I do not mean to give the impression my visit at Troy Fenners was one long ordeal of investigation and worrying. I was enjoying myself hugely. I had Pinny to tend to all my personal chores, so that my time was absolutely my own, to fritter away on pleasure.
I had Nancy for pleasure riding, the green whisky for a change of pace, a new village to be visited, a new friend in Dr. Hill, who came so often to the house that I soon tumbled to it he was a suitor to my aunt. I had as well two gentlemen to court and to be courted by. I rather enjoyed Pierre’s foolishness. He was half-lecher to be sure, but such a small lecher that I had no fears for my safety.
The larger lecher, Welland Sinclair, was not nearly so forthcoming, though he was by no means the recluse he first implied he was. We met by accident a few times when he was out for exercise. This exercise was taken by him on an Arab gelding that reminded me forcefully of pictures I have seen of some old Greek or Roman horse with a pair of wings growing out of its sides. You would think Diablo had wings, the way he flew over fences, streams and hedges. A magnificent animal.
It smacks of vanity for me to say Mr. Sinclair made a point of being in the meadow on Diablo each afternoon, after finding me there once. It smacks of man-chasing for me to have returned each day myself at the appropriate hour. I accept the vanity, but the only reason I was chasing him was to get into his gatehouse, and eventually into his strongbox. The very sight of his green glasses got my back up. One feels she is being spied upon, to be on display without
getting a fair chance of reading her companion’s thoughts, through his eyes. I tried to damp down my frustration, for I saw no good to be gained from antagonizing him. Considering the many insults I had got indirectly from him through Pierre, I think I did not do too badly.
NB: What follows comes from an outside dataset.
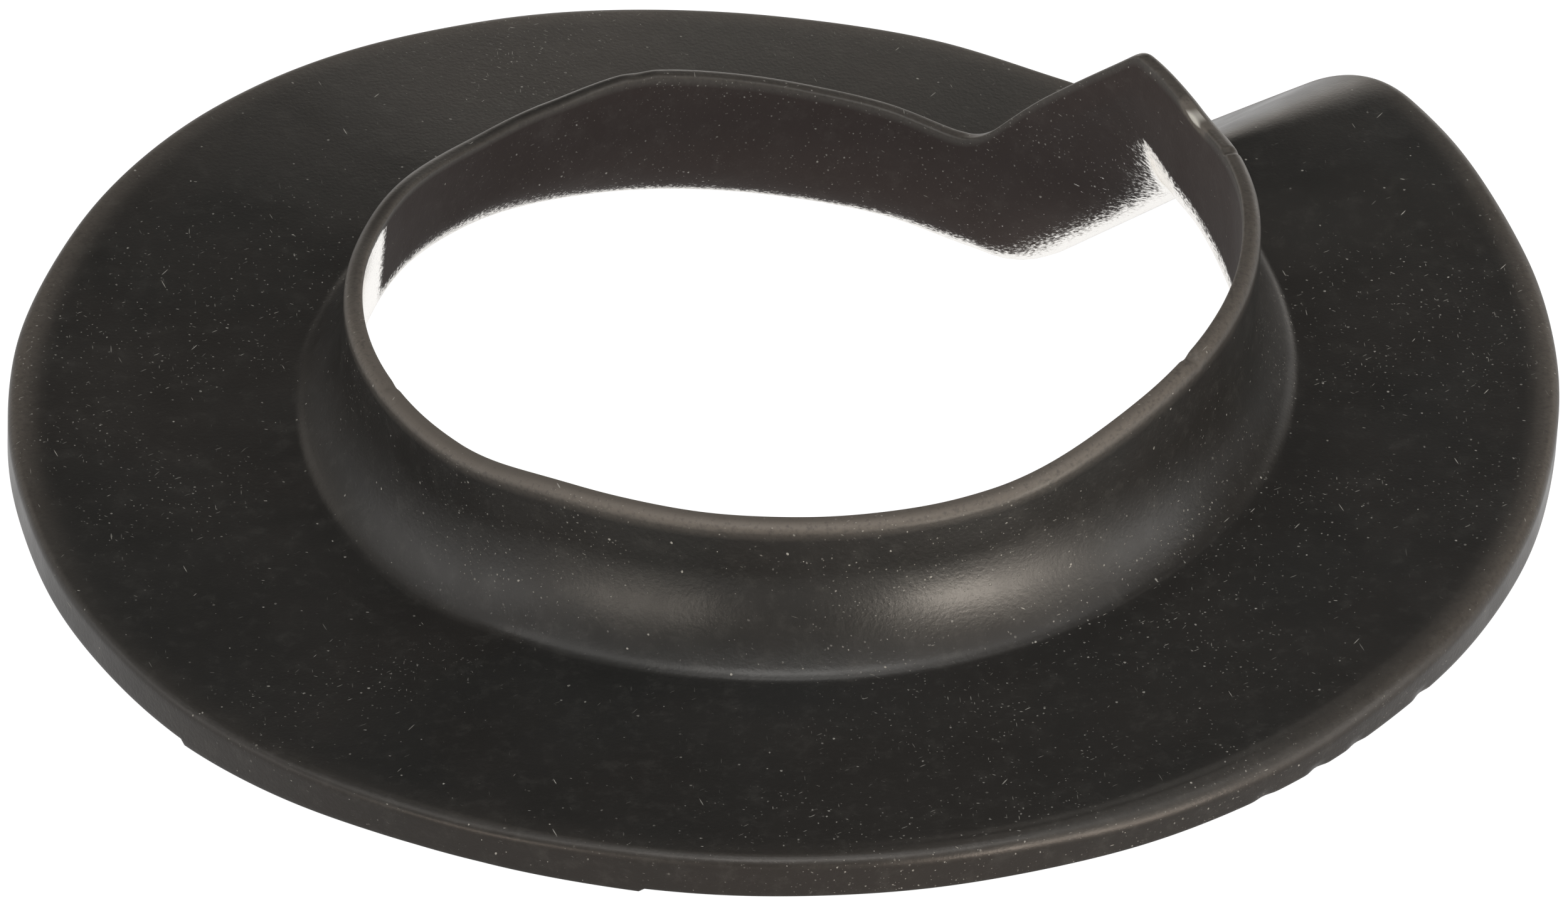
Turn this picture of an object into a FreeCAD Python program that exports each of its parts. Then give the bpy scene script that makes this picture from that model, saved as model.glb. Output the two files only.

The first time we met at the meadow, my admiration of Diablo was expressed spontaneously. “He’s a goer,” Sinclair admitted modestly. “From St. Regis’s stable. He breeds horses.”
“I wonder he would have had this one gelded. He would have been a fine stud.”
“Too rambunctious to ride before he was fixed. Gelding tames them down a little. You are managing to control Nancy, are you?”
“Control her? She is not at all unmanageable. My only complaint is that she is a little lacking in liveliness.” When you pride yourself on your horsemanship, a hint that you might have difficulty controlling a tame mare is not welcome.
“She’s big though. Not a lady’s mount. Of course you are not ...”
It was at such moments I revolted against the green glasses. Impossible to read his expression. Was he making fun of me, or merely run into an awkward pause? “Oh, but I am a lady, Mr. Sinclair.”
“Not small, I was going to say.”
“How observant of you. How does your work go on? Found any new ghosts lately?”
“The problem is not the lack of them in literature, I assure you. From the ancients—Odysseus trying to embrace his mother’s ghost—to the gigantic Alfonso in Walpole’s Castle of Otranto, they have been an integral part of literature, but no serious study of them has been undertaken. I begin to reach the conclusion they are most commonly viewed as benign presences, except when they come to harass wrongdoers. Even then, they could be viewed as benign to mankind in general. Don’t you agree?”
“I really never had the least interest in ghosts.”
“Madame Franconi feels my interest in the beyond has sensitized me to the spirit world. She is going to hold a séance for me at the gatehouse. The usual group will meet, and try if the new location is better for my mother. I think, at times, I feel her presence there.”